SUPPLIED INFORMATION:
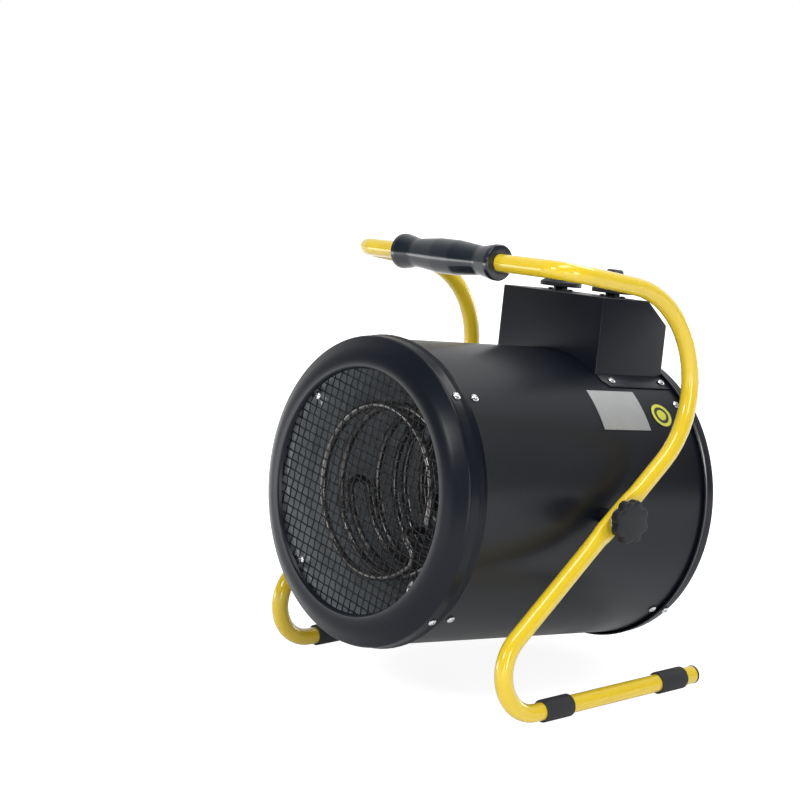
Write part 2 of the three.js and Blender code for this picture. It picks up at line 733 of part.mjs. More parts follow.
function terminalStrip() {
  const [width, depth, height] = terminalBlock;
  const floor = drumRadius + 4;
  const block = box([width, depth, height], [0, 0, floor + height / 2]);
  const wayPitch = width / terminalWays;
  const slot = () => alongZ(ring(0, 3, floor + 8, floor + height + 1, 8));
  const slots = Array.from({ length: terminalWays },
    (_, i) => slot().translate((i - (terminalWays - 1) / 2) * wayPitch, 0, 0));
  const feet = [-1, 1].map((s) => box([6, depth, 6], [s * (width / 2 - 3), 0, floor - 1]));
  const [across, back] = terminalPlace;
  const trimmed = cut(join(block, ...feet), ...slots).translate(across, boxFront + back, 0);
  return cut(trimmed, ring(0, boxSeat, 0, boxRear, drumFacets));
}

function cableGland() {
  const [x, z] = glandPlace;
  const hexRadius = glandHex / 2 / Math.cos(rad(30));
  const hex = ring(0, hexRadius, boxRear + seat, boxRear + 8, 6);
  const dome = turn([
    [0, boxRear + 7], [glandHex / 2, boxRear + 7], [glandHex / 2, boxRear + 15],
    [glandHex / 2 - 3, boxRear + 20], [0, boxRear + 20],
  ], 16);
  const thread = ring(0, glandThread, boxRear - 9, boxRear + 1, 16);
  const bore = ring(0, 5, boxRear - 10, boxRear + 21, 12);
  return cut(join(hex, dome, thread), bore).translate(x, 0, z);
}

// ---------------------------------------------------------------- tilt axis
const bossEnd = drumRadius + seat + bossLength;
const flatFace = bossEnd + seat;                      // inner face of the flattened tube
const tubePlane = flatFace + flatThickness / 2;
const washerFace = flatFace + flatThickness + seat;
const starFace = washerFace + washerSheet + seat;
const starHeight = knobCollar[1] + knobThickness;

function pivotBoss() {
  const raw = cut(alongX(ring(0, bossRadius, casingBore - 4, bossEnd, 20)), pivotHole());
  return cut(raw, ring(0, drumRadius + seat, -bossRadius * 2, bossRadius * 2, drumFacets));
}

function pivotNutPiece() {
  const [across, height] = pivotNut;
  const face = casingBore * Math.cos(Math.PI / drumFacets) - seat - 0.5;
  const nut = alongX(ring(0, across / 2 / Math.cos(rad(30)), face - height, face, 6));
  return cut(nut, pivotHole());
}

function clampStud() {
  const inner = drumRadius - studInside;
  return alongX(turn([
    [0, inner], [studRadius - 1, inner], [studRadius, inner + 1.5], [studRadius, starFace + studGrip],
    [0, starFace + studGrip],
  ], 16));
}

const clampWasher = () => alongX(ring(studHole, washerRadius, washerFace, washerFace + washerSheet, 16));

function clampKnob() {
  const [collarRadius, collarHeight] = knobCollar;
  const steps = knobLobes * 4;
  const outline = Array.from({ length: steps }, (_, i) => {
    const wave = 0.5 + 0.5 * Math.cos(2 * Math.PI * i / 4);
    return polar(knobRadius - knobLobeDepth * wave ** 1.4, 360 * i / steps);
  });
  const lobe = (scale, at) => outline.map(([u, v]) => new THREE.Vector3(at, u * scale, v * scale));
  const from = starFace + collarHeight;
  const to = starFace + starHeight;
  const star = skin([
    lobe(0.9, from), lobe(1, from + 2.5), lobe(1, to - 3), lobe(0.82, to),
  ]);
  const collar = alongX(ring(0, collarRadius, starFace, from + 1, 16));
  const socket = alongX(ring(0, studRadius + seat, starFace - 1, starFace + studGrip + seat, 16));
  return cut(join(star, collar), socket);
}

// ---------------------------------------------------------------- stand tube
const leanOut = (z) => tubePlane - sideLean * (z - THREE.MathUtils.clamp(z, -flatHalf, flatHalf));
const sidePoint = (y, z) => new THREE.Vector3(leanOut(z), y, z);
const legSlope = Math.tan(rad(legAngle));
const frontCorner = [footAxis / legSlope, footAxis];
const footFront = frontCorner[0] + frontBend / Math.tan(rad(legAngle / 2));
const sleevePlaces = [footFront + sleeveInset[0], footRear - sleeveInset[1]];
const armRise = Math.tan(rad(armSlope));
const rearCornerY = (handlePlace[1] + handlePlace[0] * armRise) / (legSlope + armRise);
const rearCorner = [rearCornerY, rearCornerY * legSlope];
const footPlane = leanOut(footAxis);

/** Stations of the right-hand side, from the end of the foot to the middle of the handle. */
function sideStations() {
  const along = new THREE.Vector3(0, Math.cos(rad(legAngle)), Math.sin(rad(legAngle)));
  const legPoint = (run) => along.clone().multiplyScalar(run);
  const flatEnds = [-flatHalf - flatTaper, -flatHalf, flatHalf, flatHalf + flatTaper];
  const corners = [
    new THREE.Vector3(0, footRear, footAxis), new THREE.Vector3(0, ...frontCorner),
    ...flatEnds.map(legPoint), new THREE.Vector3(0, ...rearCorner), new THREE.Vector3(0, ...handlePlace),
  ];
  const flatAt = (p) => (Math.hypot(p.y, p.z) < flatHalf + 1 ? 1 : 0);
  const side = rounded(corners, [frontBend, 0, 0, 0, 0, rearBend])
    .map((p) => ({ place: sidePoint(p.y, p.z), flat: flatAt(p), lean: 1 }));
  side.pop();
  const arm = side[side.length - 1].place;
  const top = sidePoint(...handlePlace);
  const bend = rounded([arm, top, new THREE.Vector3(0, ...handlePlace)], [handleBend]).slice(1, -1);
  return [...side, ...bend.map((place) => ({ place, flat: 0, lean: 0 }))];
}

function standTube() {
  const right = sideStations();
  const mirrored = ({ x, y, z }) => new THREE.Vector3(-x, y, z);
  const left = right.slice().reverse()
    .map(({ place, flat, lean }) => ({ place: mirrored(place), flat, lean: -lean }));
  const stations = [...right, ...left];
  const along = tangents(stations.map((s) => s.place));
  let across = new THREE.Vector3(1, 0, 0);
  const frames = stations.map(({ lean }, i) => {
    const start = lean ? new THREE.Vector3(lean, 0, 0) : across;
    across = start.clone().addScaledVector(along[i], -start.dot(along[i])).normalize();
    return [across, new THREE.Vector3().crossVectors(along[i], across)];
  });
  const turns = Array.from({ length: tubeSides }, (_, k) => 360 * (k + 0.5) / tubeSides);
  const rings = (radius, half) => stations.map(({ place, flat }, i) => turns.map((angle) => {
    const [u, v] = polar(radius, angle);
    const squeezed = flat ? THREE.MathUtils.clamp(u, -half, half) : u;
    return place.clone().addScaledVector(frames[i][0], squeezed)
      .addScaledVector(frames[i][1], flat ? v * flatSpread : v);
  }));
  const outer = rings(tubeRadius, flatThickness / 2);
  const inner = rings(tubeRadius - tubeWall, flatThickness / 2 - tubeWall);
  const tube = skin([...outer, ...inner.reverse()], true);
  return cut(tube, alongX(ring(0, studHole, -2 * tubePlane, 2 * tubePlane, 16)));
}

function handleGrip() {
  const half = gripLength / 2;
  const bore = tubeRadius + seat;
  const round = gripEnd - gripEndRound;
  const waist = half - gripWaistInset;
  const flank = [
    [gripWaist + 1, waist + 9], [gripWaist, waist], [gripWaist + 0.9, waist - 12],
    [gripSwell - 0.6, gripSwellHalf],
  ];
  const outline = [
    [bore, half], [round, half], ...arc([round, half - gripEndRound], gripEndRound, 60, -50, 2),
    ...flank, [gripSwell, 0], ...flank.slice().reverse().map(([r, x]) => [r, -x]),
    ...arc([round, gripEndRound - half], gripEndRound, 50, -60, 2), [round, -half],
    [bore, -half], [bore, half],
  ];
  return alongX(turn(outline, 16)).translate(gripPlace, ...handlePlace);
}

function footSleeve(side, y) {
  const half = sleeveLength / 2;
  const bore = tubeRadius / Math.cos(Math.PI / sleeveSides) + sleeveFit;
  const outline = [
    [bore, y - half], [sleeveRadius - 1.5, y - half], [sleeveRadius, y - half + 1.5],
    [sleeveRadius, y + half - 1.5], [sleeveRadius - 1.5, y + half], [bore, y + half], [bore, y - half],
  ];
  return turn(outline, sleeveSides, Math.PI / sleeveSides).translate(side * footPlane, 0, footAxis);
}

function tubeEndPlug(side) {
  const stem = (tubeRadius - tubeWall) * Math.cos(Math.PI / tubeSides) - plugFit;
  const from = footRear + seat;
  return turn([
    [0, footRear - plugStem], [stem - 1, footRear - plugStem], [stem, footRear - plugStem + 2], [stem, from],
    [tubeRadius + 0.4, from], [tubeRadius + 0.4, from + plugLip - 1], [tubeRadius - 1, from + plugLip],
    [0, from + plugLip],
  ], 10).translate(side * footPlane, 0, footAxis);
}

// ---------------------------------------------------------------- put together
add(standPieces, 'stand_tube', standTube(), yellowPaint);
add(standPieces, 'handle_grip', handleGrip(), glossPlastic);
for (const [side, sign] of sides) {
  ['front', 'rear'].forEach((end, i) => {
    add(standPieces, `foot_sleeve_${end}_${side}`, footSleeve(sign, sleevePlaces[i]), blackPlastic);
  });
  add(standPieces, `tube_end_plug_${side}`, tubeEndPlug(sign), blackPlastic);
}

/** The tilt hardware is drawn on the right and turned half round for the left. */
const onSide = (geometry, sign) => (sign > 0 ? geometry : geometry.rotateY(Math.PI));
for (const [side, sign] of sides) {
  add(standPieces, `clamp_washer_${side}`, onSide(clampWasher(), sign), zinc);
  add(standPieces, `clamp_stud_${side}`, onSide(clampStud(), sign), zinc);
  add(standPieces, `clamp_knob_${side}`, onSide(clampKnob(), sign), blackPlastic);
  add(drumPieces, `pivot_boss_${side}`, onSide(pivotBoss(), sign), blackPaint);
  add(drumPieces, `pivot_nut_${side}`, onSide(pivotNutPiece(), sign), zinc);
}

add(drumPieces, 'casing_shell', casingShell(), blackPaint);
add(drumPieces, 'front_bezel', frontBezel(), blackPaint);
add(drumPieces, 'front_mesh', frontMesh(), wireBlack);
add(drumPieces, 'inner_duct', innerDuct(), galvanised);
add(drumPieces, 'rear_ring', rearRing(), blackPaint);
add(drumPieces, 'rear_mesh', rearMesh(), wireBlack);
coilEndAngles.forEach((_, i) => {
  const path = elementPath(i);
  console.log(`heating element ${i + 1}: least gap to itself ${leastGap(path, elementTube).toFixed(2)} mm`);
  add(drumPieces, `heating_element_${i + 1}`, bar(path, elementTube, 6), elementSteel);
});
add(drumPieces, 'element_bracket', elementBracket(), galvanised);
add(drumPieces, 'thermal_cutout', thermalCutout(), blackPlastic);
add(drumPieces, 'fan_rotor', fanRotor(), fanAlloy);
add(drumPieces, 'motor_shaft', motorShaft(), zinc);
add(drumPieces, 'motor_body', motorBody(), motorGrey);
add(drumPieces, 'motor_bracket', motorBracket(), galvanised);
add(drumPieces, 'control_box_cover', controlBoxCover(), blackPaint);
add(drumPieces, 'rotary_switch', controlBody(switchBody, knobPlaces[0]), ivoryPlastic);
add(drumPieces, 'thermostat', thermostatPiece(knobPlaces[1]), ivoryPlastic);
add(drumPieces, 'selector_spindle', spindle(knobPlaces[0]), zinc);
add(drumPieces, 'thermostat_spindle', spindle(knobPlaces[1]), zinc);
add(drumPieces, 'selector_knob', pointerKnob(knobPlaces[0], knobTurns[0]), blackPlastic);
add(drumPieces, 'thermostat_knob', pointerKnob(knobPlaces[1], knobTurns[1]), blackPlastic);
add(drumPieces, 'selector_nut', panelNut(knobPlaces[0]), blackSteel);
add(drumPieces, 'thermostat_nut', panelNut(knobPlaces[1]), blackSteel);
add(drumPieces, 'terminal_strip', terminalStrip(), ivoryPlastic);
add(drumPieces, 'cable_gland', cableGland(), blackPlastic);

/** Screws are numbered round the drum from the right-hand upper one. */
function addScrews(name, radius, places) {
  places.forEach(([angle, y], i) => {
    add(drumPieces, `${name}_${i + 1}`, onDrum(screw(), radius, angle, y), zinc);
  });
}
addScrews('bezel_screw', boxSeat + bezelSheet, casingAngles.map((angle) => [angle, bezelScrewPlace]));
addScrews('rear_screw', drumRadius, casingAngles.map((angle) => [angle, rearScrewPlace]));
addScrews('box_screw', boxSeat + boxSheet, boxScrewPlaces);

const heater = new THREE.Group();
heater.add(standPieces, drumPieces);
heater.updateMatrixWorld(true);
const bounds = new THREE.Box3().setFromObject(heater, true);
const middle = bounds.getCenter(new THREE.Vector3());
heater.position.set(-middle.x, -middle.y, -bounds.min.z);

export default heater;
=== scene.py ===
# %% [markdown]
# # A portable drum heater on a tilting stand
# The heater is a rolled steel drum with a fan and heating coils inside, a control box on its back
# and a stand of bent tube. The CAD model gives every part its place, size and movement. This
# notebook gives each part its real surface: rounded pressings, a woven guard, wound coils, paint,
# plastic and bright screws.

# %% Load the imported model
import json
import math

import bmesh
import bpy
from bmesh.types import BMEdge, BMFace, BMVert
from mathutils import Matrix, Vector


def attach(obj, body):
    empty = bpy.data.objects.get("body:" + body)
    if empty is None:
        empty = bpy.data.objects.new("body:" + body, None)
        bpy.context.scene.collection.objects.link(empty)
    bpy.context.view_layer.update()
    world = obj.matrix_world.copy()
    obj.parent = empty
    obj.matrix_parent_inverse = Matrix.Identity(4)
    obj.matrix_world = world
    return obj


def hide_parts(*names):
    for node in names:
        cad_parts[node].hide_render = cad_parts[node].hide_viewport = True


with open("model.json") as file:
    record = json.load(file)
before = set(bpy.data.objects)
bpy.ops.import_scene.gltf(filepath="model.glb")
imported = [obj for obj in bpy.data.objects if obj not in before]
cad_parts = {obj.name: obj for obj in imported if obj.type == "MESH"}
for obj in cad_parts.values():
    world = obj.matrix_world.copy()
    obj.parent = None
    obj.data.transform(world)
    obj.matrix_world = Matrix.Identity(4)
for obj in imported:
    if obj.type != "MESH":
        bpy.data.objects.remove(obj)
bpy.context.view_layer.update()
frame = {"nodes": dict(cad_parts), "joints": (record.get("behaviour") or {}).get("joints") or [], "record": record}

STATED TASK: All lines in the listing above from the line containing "upper one. */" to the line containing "record = json.load(file)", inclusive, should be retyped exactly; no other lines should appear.

THE ANSWER:
/** Screws are numbered round the drum from the right-hand upper one. */
function addScrews(name, radius, places) {
  places.forEach(([angle, y], i) => {
    add(drumPieces, `${name}_${i + 1}`, onDrum(screw(), radius, angle, y), zinc);
  });
}
addScrews('bezel_screw', boxSeat + bezelSheet, casingAngles.map((angle) => [angle, bezelScrewPlace]));
addScrews('rear_screw', drumRadius, casingAngles.map((angle) => [angle, rearScrewPlace]));
addScrews('box_screw', boxSeat + boxSheet, boxScrewPlaces);

const heater = new THREE.Group();
heater.add(standPieces, drumPieces);
heater.updateMatrixWorld(true);
const bounds = new THREE.Box3().setFromObject(heater, true);
const middle = bounds.getCenter(new THREE.Vector3());
heater.position.set(-middle.x, -middle.y, -bounds.min.z);

export default heater;
=== scene.py ===
# %% [markdown]
# # A portable drum heater on a tilting stand
# The heater is a rolled steel drum with a fan and heating coils inside, a control box on its back
# and a stand of bent tube. The CAD model gives every part its place, size and movement. This
# notebook gives each part its real surface: rounded pressings, a woven guard, wound coils, paint,
# plastic and bright screws.

# %% Load the imported model
import json
import math

import bmesh
import bpy
from bmesh.types import BMEdge, BMFace, BMVert
from mathutils import Matrix, Vector


def attach(obj, body):
    empty = bpy.data.objects.get("body:" + body)
    if empty is None:
        empty = bpy.data.objects.new("body:" + body, None)
        bpy.context.scene.collection.objects.link(empty)
    bpy.context.view_layer.update()
    world = obj.matrix_world.copy()
    obj.parent = empty
    obj.matrix_parent_inverse = Matrix.Identity(4)
    obj.matrix_world = world
    return obj


def hide_parts(*names):
    for node in names:
        cad_parts[node].hide_render = cad_parts[node].hide_viewport = True


with open("model.json") as file:
    record = json.load(file)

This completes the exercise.